THE REQUEST →
Can you write out the whole listing exactly?

SOURCE MATERIAL →

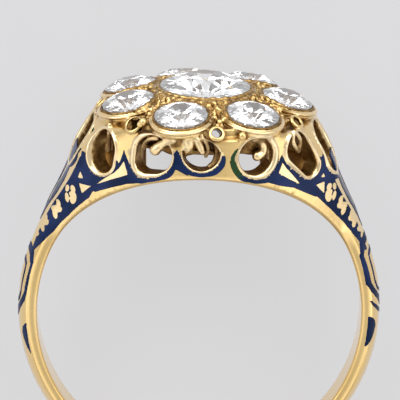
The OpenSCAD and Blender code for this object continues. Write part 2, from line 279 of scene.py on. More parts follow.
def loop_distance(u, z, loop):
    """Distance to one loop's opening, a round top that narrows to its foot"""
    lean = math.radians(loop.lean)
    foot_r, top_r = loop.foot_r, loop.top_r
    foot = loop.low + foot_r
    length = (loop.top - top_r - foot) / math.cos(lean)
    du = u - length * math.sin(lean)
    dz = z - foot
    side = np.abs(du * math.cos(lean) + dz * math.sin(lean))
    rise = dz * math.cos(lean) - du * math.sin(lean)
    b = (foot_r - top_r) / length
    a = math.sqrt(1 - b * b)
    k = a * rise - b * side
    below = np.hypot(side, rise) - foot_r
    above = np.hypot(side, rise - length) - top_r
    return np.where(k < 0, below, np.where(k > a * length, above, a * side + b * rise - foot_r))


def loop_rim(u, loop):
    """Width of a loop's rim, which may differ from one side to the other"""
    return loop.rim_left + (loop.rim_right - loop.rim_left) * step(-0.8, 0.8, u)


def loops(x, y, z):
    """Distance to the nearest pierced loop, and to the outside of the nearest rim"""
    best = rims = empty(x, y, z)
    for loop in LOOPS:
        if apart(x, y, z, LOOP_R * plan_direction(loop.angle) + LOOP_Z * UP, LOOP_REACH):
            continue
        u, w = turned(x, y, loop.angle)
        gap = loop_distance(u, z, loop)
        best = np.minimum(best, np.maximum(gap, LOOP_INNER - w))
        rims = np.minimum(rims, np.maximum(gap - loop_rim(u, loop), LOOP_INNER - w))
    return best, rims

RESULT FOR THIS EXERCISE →
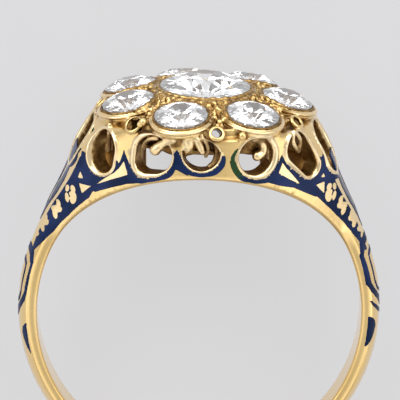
The OpenSCAD and Blender code for this object continues. Write part 2, from line 279 of scene.py on. More parts follow.
def loop_distance(u, z, loop):
    """Distance to one loop's opening, a round top that narrows to its foot"""
    lean = math.radians(loop.lean)
    foot_r, top_r = loop.foot_r, loop.top_r
    foot = loop.low + foot_r
    length = (loop.top - top_r - foot) / math.cos(lean)
    du = u - length * math.sin(lean)
    dz = z - foot
    side = np.abs(du * math.cos(lean) + dz * math.sin(lean))
    rise = dz * math.cos(lean) - du * math.sin(lean)
    b = (foot_r - top_r) / length
    a = math.sqrt(1 - b * b)
    k = a * rise - b * side
    below = np.hypot(side, rise) - foot_r
    above = np.hypot(side, rise - length) - top_r
    return np.where(k < 0, below, np.where(k > a * length, above, a * side + b * rise - foot_r))


def loop_rim(u, loop):
    """Width of a loop's rim, which may differ from one side to the other"""
    return loop.rim_left + (loop.rim_right - loop.rim_left) * step(-0.8, 0.8, u)


def loops(x, y, z):
    """Distance to the nearest pierced loop, and to the outside of the nearest rim"""
    best = rims = empty(x, y, z)
    for loop in LOOPS:
        if apart(x, y, z, LOOP_R * plan_direction(loop.angle) + LOOP_Z * UP, LOOP_REACH):
            continue
        u, w = turned(x, y, loop.angle)
        gap = loop_distance(u, z, loop)
        best = np.minimum(best, np.maximum(gap, LOOP_INNER - w))
        rims = np.minimum(rims, np.maximum(gap - loop_rim(u, loop), LOOP_INNER - w))
    return best, rims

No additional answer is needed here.